Data segment:
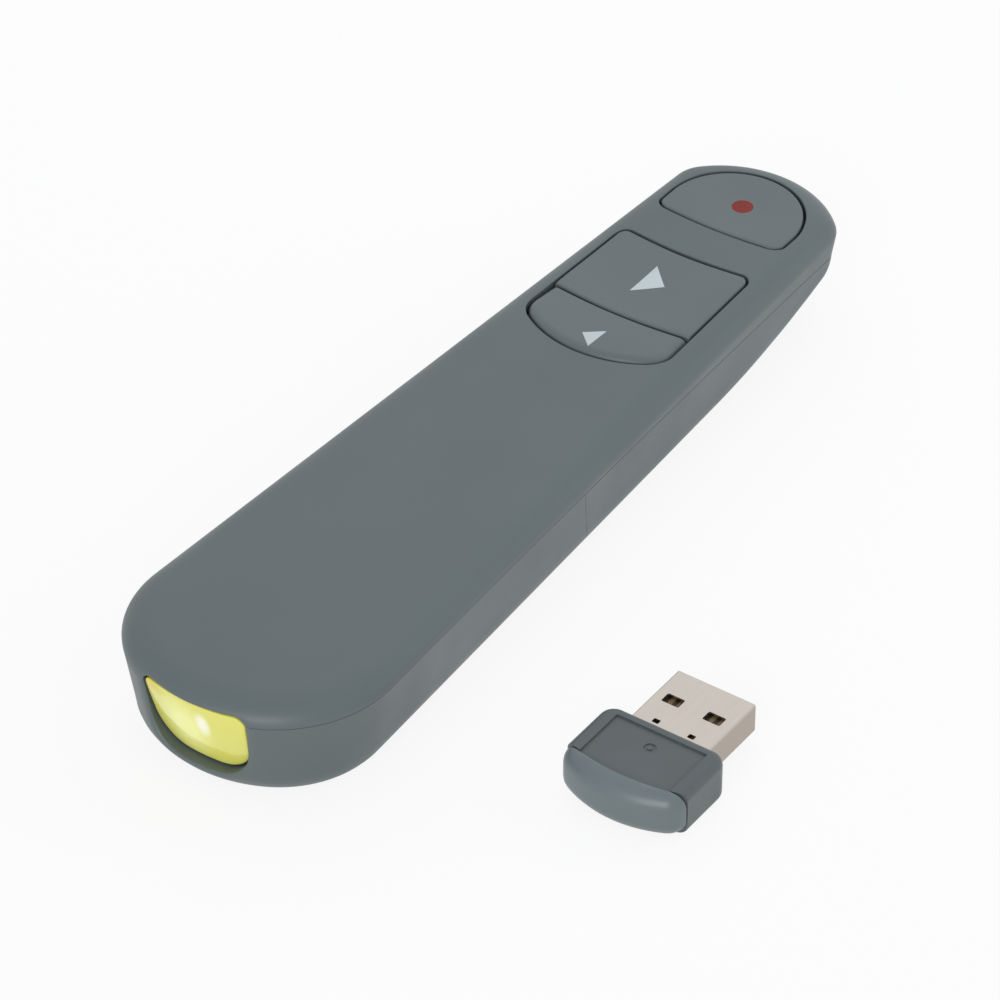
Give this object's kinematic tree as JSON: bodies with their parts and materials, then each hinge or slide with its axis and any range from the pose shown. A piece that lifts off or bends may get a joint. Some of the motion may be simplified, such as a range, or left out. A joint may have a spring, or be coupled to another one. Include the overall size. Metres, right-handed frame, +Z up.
{
  "type": "wireless presentation clicker",
  "caption": "Slim hand-held presentation clicker with a laser key, next and back keys, a tinted tail window and a separate plug-in USB receiver beside it.",
  "frame": {"origin": "on the flat underside, mid-width, 72 mm from the tail end", "axes": "+X from the tail to the laser tip, +Z up, +Y to the left seen from the tail; the receiver lies on the -Y side"},
  "size_m": [0.1397, 0.0758, 0.0171],
  "materials": {
    "shell_grey": "soft-touch satin",
    "door_grey": "soft-touch satin",
    "button_grey": "soft-touch satin",
    "mark_red": "matt",
    "mark_pale": "matt",
    "window_tint": "glossy tinted",
    "clear_guide": "clear",
    "dark_window": "glossy dark",
    "tray_black": "matt",
    "cell_jacket": "satin",
    "spring_steel": "plated",
    "screw_steel": "plated",
    "board_green": "solder mask",
    "switch_black": "matt",
    "shield_tin": "tin plate",
    "chip_black": "matt",
    "barrel_brass": "turned",
    "lens_clear": "clear",
    "light_white": "glossy",
    "receiver_grey": "satin",
    "receiver_cap_grey": "satin",
    "plug_steel": "plated",
    "tongue_white": "matt",
    "contact_gold": "plated"
  },
  "bodies": {
    "casing": {"top_shell": "shell_grey", "bottom_shell": "shell_grey", "battery_tray": "tray_black", "tail_window": "window_tint", "light_guide": "clear_guide", "battery_cell_1": "cell_jacket", "battery_cell_2": "cell_jacket", "plate_tail_right": "spring_steel", "plate_tail_left": "spring_steel", "plate_tip_right": "spring_steel", "plate_tip_left": "spring_steel", "battery_spring_1": "spring_steel", "battery_spring_2": "spring_steel", "case_screw_1": "screw_steel", "case_screw_2": "screw_steel", "case_screw_3": "screw_steel", "case_screw_4": "screw_steel", "tray_screw_1": "screw_steel", "tray_screw_2": "screw_steel", "main_board": "board_green", "laser_switch": "switch_black", "next_switch": "switch_black", "back_switch": "switch_black", "radio_shield": "shield_tin", "processor_chip": "chip_black", "crystal_can": "shield_tin", "power_switch_body": "switch_black", "laser_barrel": "barrel_brass", "laser_diode": "barrel_brass", "laser_lens": "lens_clear", "laser_holder": "tray_black", "laser_window": "dark_window", "tail_light_board": "board_green", "status_light": "light_white"},
    "laser_key": {"laser_button": "button_grey", "laser_mark": "mark_red", "laser_plunger": "tongue_white"},
    "next_key": {"next_button": "button_grey", "next_mark": "mark_pale", "next_plunger": "tongue_white"},
    "back_key": {"back_button": "button_grey", "back_mark": "mark_pale", "back_plunger": "tongue_white"},
    "battery_cover": {"battery_door": "door_grey"},
    "power_knob": {"power_switch_knob": "switch_black"},
    "receiver": {"receiver_housing": "receiver_grey", "receiver_end_cap": "receiver_cap_grey", "usb_shell": "plug_steel", "usb_tongue": "tongue_white", "usb_contact_1": "contact_gold", "usb_contact_2": "contact_gold", "usb_contact_3": "contact_gold", "usb_contact_4": "contact_gold", "receiver_board": "board_green", "receiver_chip": "chip_black"}
  },
  "joints": [
    {"name": "laser_press", "type": "slide", "parent": "casing", "child": "laser_key", "axis": [0, 0, -1], "range_m": [0, 0.0005], "stiffness_N_per_m": 3000, "springref_m": -0.0002},
    {"name": "next_press", "type": "slide", "parent": "casing", "child": "next_key", "axis": [0, 0, -1], "range_m": [0, 0.0005], "stiffness_N_per_m": 3000, "springref_m": -0.0002},
    {"name": "back_press", "type": "slide", "parent": "casing", "child": "back_key", "axis": [0, 0, -1], "range_m": [0, 0.0005], "stiffness_N_per_m": 3000, "springref_m": -0.0002},
    {"name": "battery_door_slide", "type": "slide", "parent": "casing", "child": "battery_cover", "axis": [-1, 0, 0], "range_m": [0, 0.05]},
    {"name": "power_switch_slide", "type": "slide", "parent": "casing", "child": "power_knob", "axis": [1, 0, 0], "range_m": [0, 0.0025]},
    {"name": "receiver_lift", "type": "slide", "parent": "casing", "child": "receiver", "axis": [0, 0, 1], "range_m": [0, 0.03]}
  ]
}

Task goal: Copy down the whole of the data above, matching it exactly.

Completed exercise:
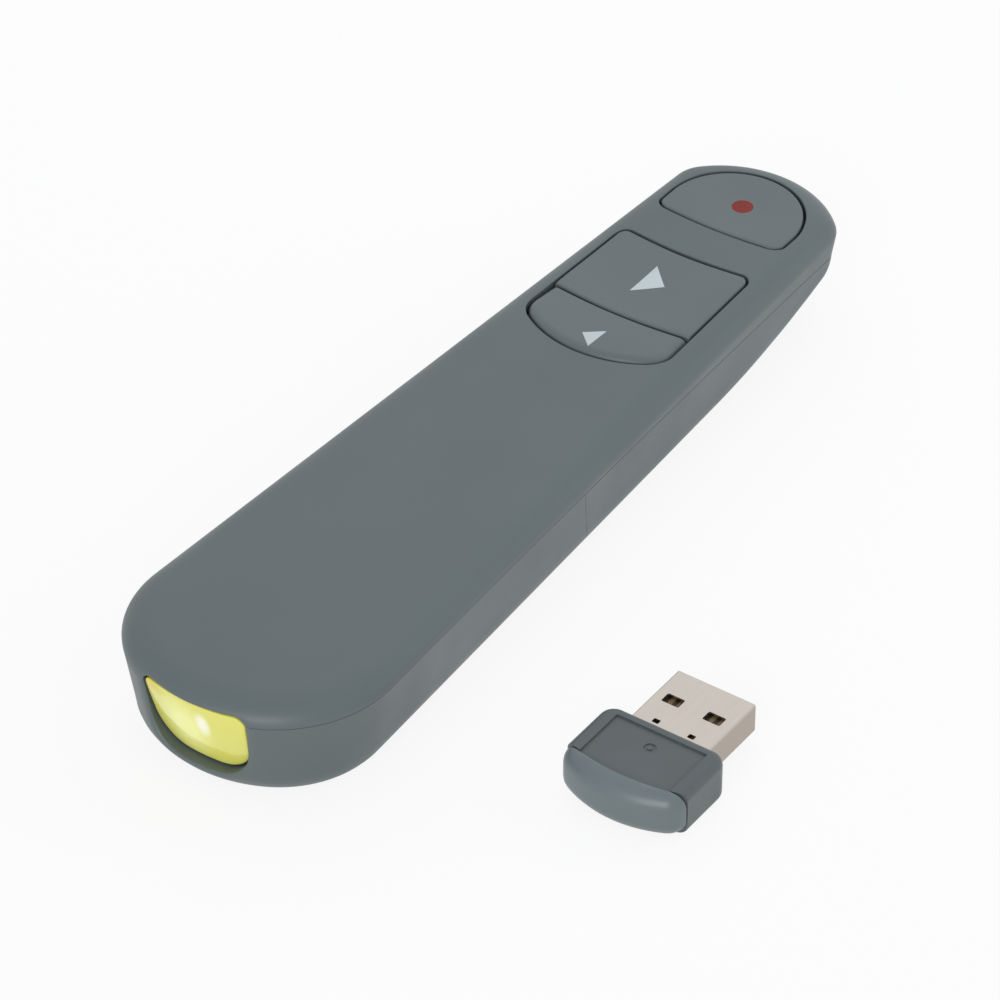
Give this object's kinematic tree as JSON: bodies with their parts and materials, then each hinge or slide with its axis and any range from the pose shown. A piece that lifts off or bends may get a joint. Some of the motion may be simplified, such as a range, or left out. A joint may have a spring, or be coupled to another one. Include the overall size. Metres, right-handed frame, +Z up.
{
  "type": "wireless presentation clicker",
  "caption": "Slim hand-held presentation clicker with a laser key, next and back keys, a tinted tail window and a separate plug-in USB receiver beside it.",
  "frame": {"origin": "on the flat underside, mid-width, 72 mm from the tail end", "axes": "+X from the tail to the laser tip, +Z up, +Y to the left seen from the tail; the receiver lies on the -Y side"},
  "size_m": [0.1397, 0.0758, 0.0171],
  "materials": {
    "shell_grey": "soft-touch satin",
    "door_grey": "soft-touch satin",
    "button_grey": "soft-touch satin",
    "mark_red": "matt",
    "mark_pale": "matt",
    "window_tint": "glossy tinted",
    "clear_guide": "clear",
    "dark_window": "glossy dark",
    "tray_black": "matt",
    "cell_jacket": "satin",
    "spring_steel": "plated",
    "screw_steel": "plated",
    "board_green": "solder mask",
    "switch_black": "matt",
    "shield_tin": "tin plate",
    "chip_black": "matt",
    "barrel_brass": "turned",
    "lens_clear": "clear",
    "light_white": "glossy",
    "receiver_grey": "satin",
    "receiver_cap_grey": "satin",
    "plug_steel": "plated",
    "tongue_white": "matt",
    "contact_gold": "plated"
  },
  "bodies": {
    "casing": {"top_shell": "shell_grey", "bottom_shell": "shell_grey", "battery_tray": "tray_black", "tail_window": "window_tint", "light_guide": "clear_guide", "battery_cell_1": "cell_jacket", "battery_cell_2": "cell_jacket", "plate_tail_right": "spring_steel", "plate_tail_left": "spring_steel", "plate_tip_right": "spring_steel", "plate_tip_left": "spring_steel", "battery_spring_1": "spring_steel", "battery_spring_2": "spring_steel", "case_screw_1": "screw_steel", "case_screw_2": "screw_steel", "case_screw_3": "screw_steel", "case_screw_4": "screw_steel", "tray_screw_1": "screw_steel", "tray_screw_2": "screw_steel", "main_board": "board_green", "laser_switch": "switch_black", "next_switch": "switch_black", "back_switch": "switch_black", "radio_shield": "shield_tin", "processor_chip": "chip_black", "crystal_can": "shield_tin", "power_switch_body": "switch_black", "laser_barrel": "barrel_brass", "laser_diode": "barrel_brass", "laser_lens": "lens_clear", "laser_holder": "tray_black", "laser_window": "dark_window", "tail_light_board": "board_green", "status_light": "light_white"},
    "laser_key": {"laser_button": "button_grey", "laser_mark": "mark_red", "laser_plunger": "tongue_white"},
    "next_key": {"next_button": "button_grey", "next_mark": "mark_pale", "next_plunger": "tongue_white"},
    "back_key": {"back_button": "button_grey", "back_mark": "mark_pale", "back_plunger": "tongue_white"},
    "battery_cover": {"battery_door": "door_grey"},
    "power_knob": {"power_switch_knob": "switch_black"},
    "receiver": {"receiver_housing": "receiver_grey", "receiver_end_cap": "receiver_cap_grey", "usb_shell": "plug_steel", "usb_tongue": "tongue_white", "usb_contact_1": "contact_gold", "usb_contact_2": "contact_gold", "usb_contact_3": "contact_gold", "usb_contact_4": "contact_gold", "receiver_board": "board_green", "receiver_chip": "chip_black"}
  },
  "joints": [
    {"name": "laser_press", "type": "slide", "parent": "casing", "child": "laser_key", "axis": [0, 0, -1], "range_m": [0, 0.0005], "stiffness_N_per_m": 3000, "springref_m": -0.0002},
    {"name": "next_press", "type": "slide", "parent": "casing", "child": "next_key", "axis": [0, 0, -1], "range_m": [0, 0.0005], "stiffness_N_per_m": 3000, "springref_m": -0.0002},
    {"name": "back_press", "type": "slide", "parent": "casing", "child": "back_key", "axis": [0, 0, -1], "range_m": [0, 0.0005], "stiffness_N_per_m": 3000, "springref_m": -0.0002},
    {"name": "battery_door_slide", "type": "slide", "parent": "casing", "child": "battery_cover", "axis": [-1, 0, 0], "range_m": [0, 0.05]},
    {"name": "power_switch_slide", "type": "slide", "parent": "casing", "child": "power_knob", "axis": [1, 0, 0], "range_m": [0, 0.0025]},
    {"name": "receiver_lift", "type": "slide", "parent": "casing", "child": "receiver", "axis": [0, 0, 1], "range_m": [0, 0.03]}
  ]
}